- Your task -
The listing below is to be output in its exact form.

- Stored data -
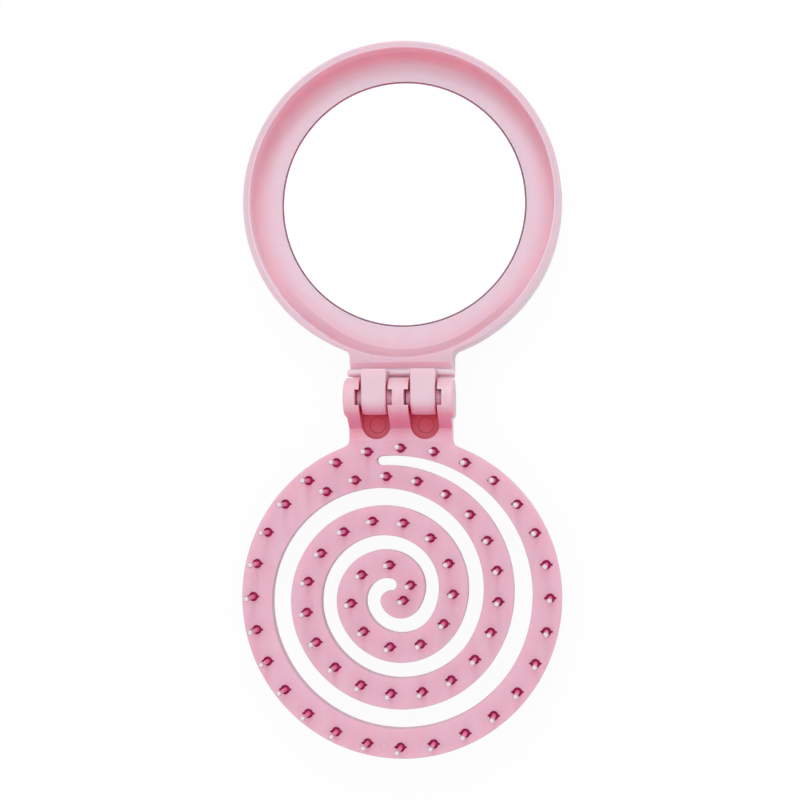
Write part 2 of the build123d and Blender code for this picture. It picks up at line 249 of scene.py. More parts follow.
def skinAndPaintedShadeGroup():
    # moulded plastic: fine grain, streaks along Y in gloss, and painted shade: a deeper colour in hollows and
    # away from the light, painted shadow streaks, and a deeper colour from one place in Y to another
    look = {
        "stretch": (1.0, 0.14, 1.0),
        "streakDetail": 3.0,
        "streakBend": 0.4,
        "grainDetail": 2.0,
        "grainHeight": 0.05,
        "lightFrom": (0.0, 0.75, 0.65),
        "litWhole": 0.8,
        "samples": 6,
    }
    group = newGroup("skinAndPaintedShade", "ShaderNodeTree", (
        ("Vector", "Vector"),
        ("Open Color", "Color"),
        ("Hollow Color", "Color"),
        ("Hollow Reach", "Float", 0.004),
        ("Hollow Strength", "Float", 1.0),
        ("Light Share", "Float", 0.5),
        ("Grain Scale", "Float", 2600.0),
        ("Grain Depth", "Float", 0.05),
        ("Flow Scale", "Float", 260.0),
        ("Color Shift", "Float", 0.1),
        ("Roughness", "Float", 0.4),
        ("Gloss Shift", "Float", 0.12),
        ("Deep From", "Float", -1.0),
        ("Deep To", "Float", -2.0),
        ("Deep Color", "Color"),
    ), (("Color", "Color"), ("Roughness", "Float"), ("Normal", "Vector")))
    given = addNode(group, "NodeGroupInput", (-1100, 0)).outputs
    stretch = addVectorMath(group, "MULTIPLY", (-850, 300), given["Vector"], look["stretch"])
    streakNoise = addNode(group, "ShaderNodeTexNoise", (-650, 300), {
        "Vector": stretch[0],
        "Scale": given["Flow Scale"],
        "Detail": look["streakDetail"],
        "Distortion": look["streakBend"],
    }).outputs["Fac"]
    grain = addNode(group, "ShaderNodeTexNoise", (-650, -150), {
        "Vector": given["Vector"],
        "Scale": given["Grain Scale"],
        "Detail": look["grainDetail"],
    }).outputs["Fac"]
    centred = addMath(group, "SUBTRACT", (-450, 300), streakNoise, 0.5)
    # painted shadow streaks along Y: where the noise is high the colour goes towards the hollow shade colour
    streak = addMath(group, "MULTIPLY", (-450, 450), streakNoise, given["Color Shift"])
    # how open a point is to all sides, and to the side that the light comes from; the less open, the more
    # painted shade
    reach = {"Distance": given["Hollow Reach"]}
    around = addNode(group, "ShaderNodeAmbientOcclusion", (-850, 800), reach, samples=look["samples"])
    toLight = addVectorMath(group, "NORMALIZE", (-1050, 600), look["lightFrom"])
    reach["Normal"] = toLight[0]
    lit = addNode(group, "ShaderNodeAmbientOcclusion", (-850, 600), reach, samples=look["samples"])
    litPart = addMath(group, "DIVIDE", (-650, 600), lit.outputs["AO"], look["litWhole"], clamp=True)
    shares = {0: given["Light Share"], 2: around.outputs["AO"], 3: litPart}
    both = addNode(group, "ShaderNodeMix", (-450, 750), shares, data_type="FLOAT")
    # painted shade mask, from how open the point is
    hollow = addMath(group, "POWER", (-250, 700), both.outputs[0], given["Hollow Strength"])
    openness = addMath(group, "SUBTRACT", (-250, 500), hollow, streak, clamp=True)
    # painted shade: the colour deepens from one place in Y to another
    along = addNode(group, "ShaderNodeSeparateXYZ", (-850, 1000), {0: given["Vector"]})
    deep = addNode(group, "ShaderNodeMapRange", (-650, 1000), {
        "Value": along.outputs["Y"],
        "From Min": given["Deep From"],
        "From Max": given["Deep To"],
    }, interpolation_type="SMOOTHSTEP")
    # painted shade along Y mixed into the open colour
    colors = {0: deep.outputs["Result"], "A": given["Open Color"], "B": given["Deep Color"]}
    body = addNode(group, "ShaderNodeMix", (-350, 950), colors, data_type="RGBA")
    colors = {0: openness, "A": given["Hollow Color"], "B": body.outputs["Result"]}
    # painted shade: the less open, the nearer the colour comes to the hollow shade colour
    tint = addNode(group, "ShaderNodeMix", (-50, 400), colors, data_type="RGBA", clamp_factor=True)
    gloss = addMath(group, "MULTIPLY_ADD", (-250, 100), centred, given["Gloss Shift"], given["Roughness"])
    bump = addNode(group, "ShaderNodeBump", (-50, -150), {
        "Distance": look["grainHeight"] * mm,
        "Strength": given["Grain Depth"],
        "Height": grain,
    })
    addNode(group, "NodeGroupOutput", (250, 100), {
        "Color": tint.outputs["Result"],
        "Roughness": gloss,
        "Normal": bump.outputs[0],
    })
    return group


skinAndPaintedShade = skinAndPaintedShadeGroup()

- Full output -
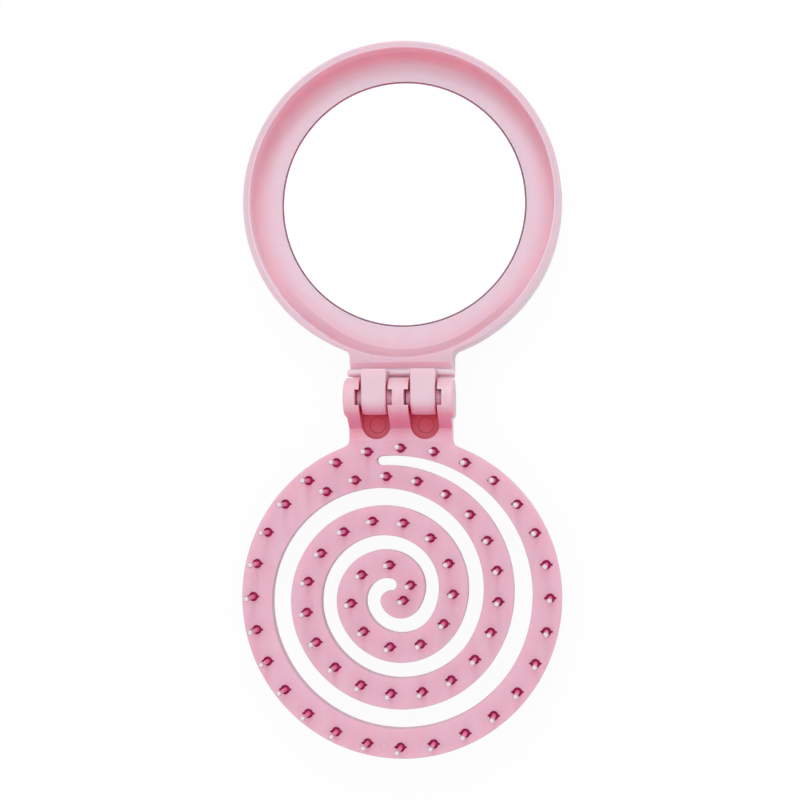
Write part 2 of the build123d and Blender code for this picture. It picks up at line 249 of scene.py. More parts follow.
def skinAndPaintedShadeGroup():
    # moulded plastic: fine grain, streaks along Y in gloss, and painted shade: a deeper colour in hollows and
    # away from the light, painted shadow streaks, and a deeper colour from one place in Y to another
    look = {
        "stretch": (1.0, 0.14, 1.0),
        "streakDetail": 3.0,
        "streakBend": 0.4,
        "grainDetail": 2.0,
        "grainHeight": 0.05,
        "lightFrom": (0.0, 0.75, 0.65),
        "litWhole": 0.8,
        "samples": 6,
    }
    group = newGroup("skinAndPaintedShade", "ShaderNodeTree", (
        ("Vector", "Vector"),
        ("Open Color", "Color"),
        ("Hollow Color", "Color"),
        ("Hollow Reach", "Float", 0.004),
        ("Hollow Strength", "Float", 1.0),
        ("Light Share", "Float", 0.5),
        ("Grain Scale", "Float", 2600.0),
        ("Grain Depth", "Float", 0.05),
        ("Flow Scale", "Float", 260.0),
        ("Color Shift", "Float", 0.1),
        ("Roughness", "Float", 0.4),
        ("Gloss Shift", "Float", 0.12),
        ("Deep From", "Float", -1.0),
        ("Deep To", "Float", -2.0),
        ("Deep Color", "Color"),
    ), (("Color", "Color"), ("Roughness", "Float"), ("Normal", "Vector")))
    given = addNode(group, "NodeGroupInput", (-1100, 0)).outputs
    stretch = addVectorMath(group, "MULTIPLY", (-850, 300), given["Vector"], look["stretch"])
    streakNoise = addNode(group, "ShaderNodeTexNoise", (-650, 300), {
        "Vector": stretch[0],
        "Scale": given["Flow Scale"],
        "Detail": look["streakDetail"],
        "Distortion": look["streakBend"],
    }).outputs["Fac"]
    grain = addNode(group, "ShaderNodeTexNoise", (-650, -150), {
        "Vector": given["Vector"],
        "Scale": given["Grain Scale"],
        "Detail": look["grainDetail"],
    }).outputs["Fac"]
    centred = addMath(group, "SUBTRACT", (-450, 300), streakNoise, 0.5)
    # painted shadow streaks along Y: where the noise is high the colour goes towards the hollow shade colour
    streak = addMath(group, "MULTIPLY", (-450, 450), streakNoise, given["Color Shift"])
    # how open a point is to all sides, and to the side that the light comes from; the less open, the more
    # painted shade
    reach = {"Distance": given["Hollow Reach"]}
    around = addNode(group, "ShaderNodeAmbientOcclusion", (-850, 800), reach, samples=look["samples"])
    toLight = addVectorMath(group, "NORMALIZE", (-1050, 600), look["lightFrom"])
    reach["Normal"] = toLight[0]
    lit = addNode(group, "ShaderNodeAmbientOcclusion", (-850, 600), reach, samples=look["samples"])
    litPart = addMath(group, "DIVIDE", (-650, 600), lit.outputs["AO"], look["litWhole"], clamp=True)
    shares = {0: given["Light Share"], 2: around.outputs["AO"], 3: litPart}
    both = addNode(group, "ShaderNodeMix", (-450, 750), shares, data_type="FLOAT")
    # painted shade mask, from how open the point is
    hollow = addMath(group, "POWER", (-250, 700), both.outputs[0], given["Hollow Strength"])
    openness = addMath(group, "SUBTRACT", (-250, 500), hollow, streak, clamp=True)
    # painted shade: the colour deepens from one place in Y to another
    along = addNode(group, "ShaderNodeSeparateXYZ", (-850, 1000), {0: given["Vector"]})
    deep = addNode(group, "ShaderNodeMapRange", (-650, 1000), {
        "Value": along.outputs["Y"],
        "From Min": given["Deep From"],
        "From Max": given["Deep To"],
    }, interpolation_type="SMOOTHSTEP")
    # painted shade along Y mixed into the open colour
    colors = {0: deep.outputs["Result"], "A": given["Open Color"], "B": given["Deep Color"]}
    body = addNode(group, "ShaderNodeMix", (-350, 950), colors, data_type="RGBA")
    colors = {0: openness, "A": given["Hollow Color"], "B": body.outputs["Result"]}
    # painted shade: the less open, the nearer the colour comes to the hollow shade colour
    tint = addNode(group, "ShaderNodeMix", (-50, 400), colors, data_type="RGBA", clamp_factor=True)
    gloss = addMath(group, "MULTIPLY_ADD", (-250, 100), centred, given["Gloss Shift"], given["Roughness"])
    bump = addNode(group, "ShaderNodeBump", (-50, -150), {
        "Distance": look["grainHeight"] * mm,
        "Strength": given["Grain Depth"],
        "Height": grain,
    })
    addNode(group, "NodeGroupOutput", (250, 100), {
        "Color": tint.outputs["Result"],
        "Roughness": gloss,
        "Normal": bump.outputs[0],
    })
    return group


skinAndPaintedShade = skinAndPaintedShadeGroup()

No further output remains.